Description: NASA is developing new spacecraft for human spaceflight. These spacecraft will utilize a variety of material systems, and many of the components are targeted for reusability and long-term use. This offers many challenges, not only for design and manufacturing, but also for inspection and maintenance. For example, inspection of thermal protection systems (TPS), bondlines, or multilayered structures using traditional nondestructive evaluation (NDE) is time consuming, expensive, and often not possible when access is limited (e.g. covered by TPS). All conventional NDE methods have significant limitations in evaluating conditions beneath attenuative TPS material, making inspection of the bondline very challenging. To inspect the bondline between the TPS and the composite substrate, a mechanical wave such as ultrasound is necessary. However, TPS materials are highly attenuative to conventional ultrasound waves. An opportunity exists to meet this challenge by utilizing non-diffracting ultrasonic Bessel Beams that resist attenuation. In this project, it is proposed to develop an NDE technique to inspect carbon fiber composite substrates and bondlines beneath attenuative TPS material. A comparatively new approach using a Restorative Ultrasonic Bessel Beam Yielding (RUBY) method is proposed to perform NDE using an ad-hoc metastructure with multi-stage acoustic axicons in-front of the transducer to create self-healing ultrasonic Bessel Beams that focus the wave energy without being affected by the attenuative layer. Bessel Beams are a special class of beams that resist diffraction and, in some cases, attenuation up to a certain distance (depth of field).
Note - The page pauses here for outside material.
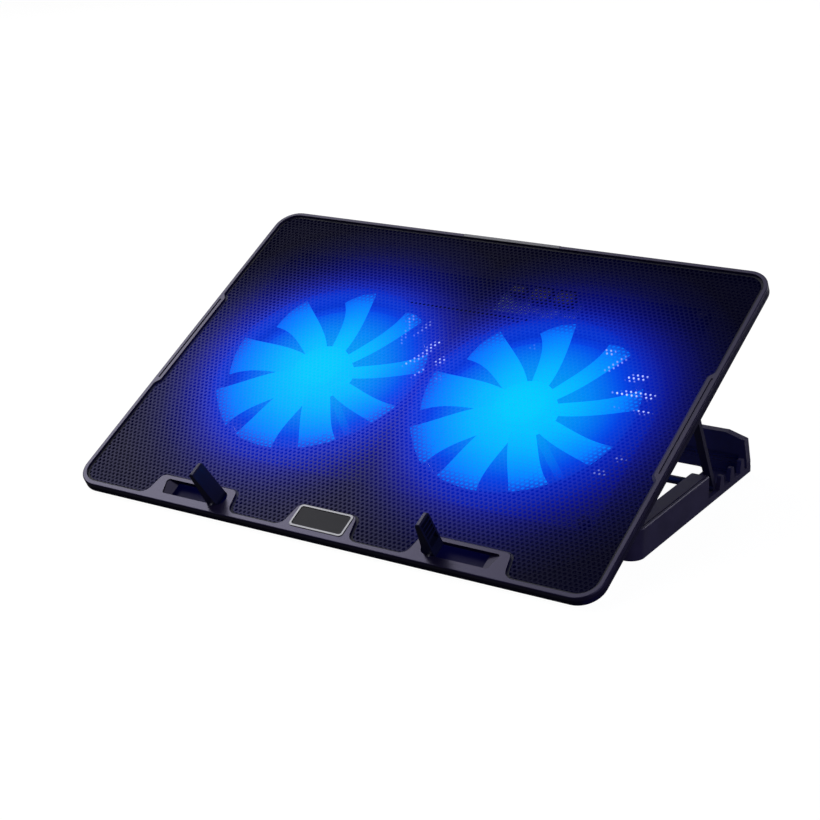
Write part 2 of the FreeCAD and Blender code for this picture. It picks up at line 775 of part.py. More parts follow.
def fan_leads():
    """Two short leads on the chamber floor, each fan's seat to the control board."""
    tubes = []
    end_y = chamber_back - wall - 0.6 - board_depth
    floor = -chamber_depth + floor_thickness
    ring_reach = blade_radius + tip_clearance + fan_ring_wall
    height = floor + lead_radius + 0.2
    for side in (-1, 1):
        fan_x = side * fan_spacing / 2
        start = (fan_x, fan_middle_y + ring_reach + 0.5, height)
        ends = board_middle_x - 8 + side * 3
        points = [start, (fan_x - side * 2, start[1] + 4, height), (fan_x - side * 14, start[1] + 6, height),
                  ((fan_x + ends) / 2, start[1] + 5, height), (ends - side * -6, start[1] + 5, height),
                  (ends, end_y - 3, height), (ends, end_y + 3, height)]
        tubes.append(lead(points))
    return tubes


def stop_lever(side):
    """Raised stop: drum round its pin, wedge-shaped lever, hollow and ribbed underneath."""
    x = side * stop_pivot_x
    y0 = stop_middle_y - stop_width / 2
    pivot = vec(x, stop_middle_y, -stop_pivot_depth)
    drum = cylinder((0, stop_middle_y, 0), (0, 1, 0), stop_drum_radius, stop_width)
    half_tip = stop_tip_thickness / 2
    root = stop_drum_radius * 0.96
    wedge = Part.makePolygon([vec(1, y0, root), vec(stop_length, y0, half_tip), vec(stop_length, y0, -half_tip),
                              vec(1, y0, -root), vec(1, y0, root)])
    arm = Part.Face(wedge).extrude(vec(0, stop_width, 0))
    tip_edges = [e for e in arm.Edges if e.BoundBox.XMin > stop_length - 1e-6]
    arm = arm.makeFillet(1.1, tip_edges)
    hollow_start = stop_drum_radius + 2
    hollow = box(hollow_start, stop_length - stop_shell, y0 + stop_shell, y0 + stop_width - stop_shell,
                 -stop_drum_radius, 0)
    rib_pitch = 3.2
    ribs = []
    for i in range(4):
        start = stop_length - stop_shell - rib_pitch * (i + 1)
        ribs.append(box(start, start + 1.0, y0, y0 + stop_width, -stop_drum_radius, 1))
    arm = arm.cut(hollow.cut(fused(ribs)))
    lever = fused([drum, arm])
    if side < 0:
        lever = lever.mirror(vec(0, 0, 0), vec(1, 0, 0))
    lever.translate(vec(x, 0, -stop_pivot_depth))
    raised = stop_raised_left if side < 0 else stop_raised_right
    lever.rotate(pivot, vec(0, -side, 0), raised)
    return lever.cut(cylinder(tuple(pivot), (0, 1, 0), stop_pin_radius + running_clearance, 30))


def stop_pins():
    pins = []
    for side in (-1, 1):
        centre = (side * stop_pivot_x, stop_middle_y, -stop_pivot_depth)
        pins.append(cylinder(centre, (0, 1, 0), stop_pin_radius, bay_back - bay_front + 2 * stop_pin_seat))
    return pins


def prop_pins():
    lugs = prop_lugs()
    start = lugs[0][0] + 0.5
    end = lugs[1][1]
    pin = cylinder(((start + end) / 2, prop_pivot_y, -pivot_depth), (1, 0, 0), prop_pin_radius, end - start)
    return both_sides(pin)


def prop_frame():
    """Two legs and a foot bar, drawn lying back along the panel, then swung down."""
    pivot = vec(0, prop_pivot_y, -pivot_depth)
    foot_y = prop_pivot_y + prop_length
    inner_x = prop_outer_x - prop_leg_width
    middle_x = prop_outer_x - prop_leg_width / 2
    half = prop_leg_thickness / 2
    leg = box(inner_x, prop_outer_x, prop_pivot_y, foot_y, -pivot_depth - half, -pivot_depth + half)
    eye = cylinder((middle_x, prop_pivot_y, -pivot_depth), (1, 0, 0), eye_radius, prop_leg_width)
    heel = cylinder((middle_x, foot_y, -pivot_depth), (1, 0, 0), prop_foot_radius, prop_leg_width)
    foot = cylinder((0, foot_y, -pivot_depth), (1, 0, 0), prop_foot_radius, 2 * prop_outer_x)
    body = fused(both_sides(leg) + both_sides(eye) + both_sides(heel) + [foot])
    grooves = both_sides(cylinder((inner_x - 2 - sleeve_length / 2, foot_y, -pivot_depth), (1, 0, 0),
                                  prop_foot_radius + 1, sleeve_length))
    core = cylinder((0, foot_y, -pivot_depth), (1, 0, 0), prop_foot_radius - sleeve_wall, 2 * prop_outer_x)
    for groove in grooves:
        body = body.cut(groove.cut(core))
    body = body.cut(cylinder((0, prop_pivot_y, -pivot_depth), (1, 0, 0),
                             prop_pin_radius + running_clearance, 2 * prop_outer_x + 10))
    body.rotate(pivot, vec(1, 0, 0), prop_lean)
    return body


def prop_sleeves():
    """Rubber sleeves in the foot bar's two grooves."""
    pivot = vec(0, prop_pivot_y, -pivot_depth)
    foot_y = prop_pivot_y + prop_length
    inner_x = prop_outer_x - prop_leg_width
    middle = inner_x - 2 - sleeve_length / 2
    sleeve = cylinder((middle, foot_y, -pivot_depth), (1, 0, 0), prop_foot_radius, sleeve_length - 0.1)
    sleeve = sleeve.cut(cylinder((middle, foot_y, -pivot_depth), (1, 0, 0), prop_foot_radius - sleeve_wall, 40))
    pair = both_sides(sleeve)
    for piece in pair:
        piece.rotate(pivot, vec(1, 0, 0), prop_lean)
    return pair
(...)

The objective of the project is to develop a system capable of generating nondiffracting beams that resist the loss effects and maintain amplitude and spot size of their central core for long distances, suitable for inspection beneath thick attenuative layers.
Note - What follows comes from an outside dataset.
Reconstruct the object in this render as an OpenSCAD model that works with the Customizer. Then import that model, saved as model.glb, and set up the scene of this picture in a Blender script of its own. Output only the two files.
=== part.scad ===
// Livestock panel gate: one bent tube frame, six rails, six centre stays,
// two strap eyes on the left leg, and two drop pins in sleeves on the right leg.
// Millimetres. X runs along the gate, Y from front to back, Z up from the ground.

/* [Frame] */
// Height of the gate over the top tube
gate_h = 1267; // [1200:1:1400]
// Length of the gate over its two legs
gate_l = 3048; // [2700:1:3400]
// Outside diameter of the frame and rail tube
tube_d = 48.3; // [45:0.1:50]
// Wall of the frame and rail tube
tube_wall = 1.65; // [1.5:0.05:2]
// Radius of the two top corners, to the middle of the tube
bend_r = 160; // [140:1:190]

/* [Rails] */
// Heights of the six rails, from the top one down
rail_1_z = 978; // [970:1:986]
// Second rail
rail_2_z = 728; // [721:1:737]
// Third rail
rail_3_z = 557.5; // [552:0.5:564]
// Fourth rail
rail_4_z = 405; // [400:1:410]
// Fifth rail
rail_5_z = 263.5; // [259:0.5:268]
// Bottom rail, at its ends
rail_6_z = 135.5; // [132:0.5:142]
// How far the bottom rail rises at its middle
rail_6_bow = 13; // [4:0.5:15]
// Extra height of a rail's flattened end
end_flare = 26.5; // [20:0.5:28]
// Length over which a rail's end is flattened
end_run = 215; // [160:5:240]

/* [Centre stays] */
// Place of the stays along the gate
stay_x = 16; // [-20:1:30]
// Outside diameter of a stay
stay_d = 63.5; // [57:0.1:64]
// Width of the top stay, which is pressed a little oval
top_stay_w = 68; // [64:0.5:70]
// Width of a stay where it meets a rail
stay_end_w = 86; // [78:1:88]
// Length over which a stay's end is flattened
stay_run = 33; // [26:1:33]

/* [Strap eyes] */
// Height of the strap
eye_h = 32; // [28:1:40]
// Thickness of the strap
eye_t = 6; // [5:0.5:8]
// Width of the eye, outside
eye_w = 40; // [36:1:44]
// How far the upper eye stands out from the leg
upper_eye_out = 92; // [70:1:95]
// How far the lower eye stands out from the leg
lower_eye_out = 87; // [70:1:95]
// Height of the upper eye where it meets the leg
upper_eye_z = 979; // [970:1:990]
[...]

Benefits: It is anticipated that the first application of the technology will be the integration into NASA’s inspection tools for TPS material such as the Orion heat shield, followed by applications for multi-wall composite pressure vessels, additively manufacture components, and inspection beneath thick protective coatings. As NASA continues to direct efforts into deep space flight, novel inspection systems, such as RUBY, will be needed to provide mission critical information of the structure’s status.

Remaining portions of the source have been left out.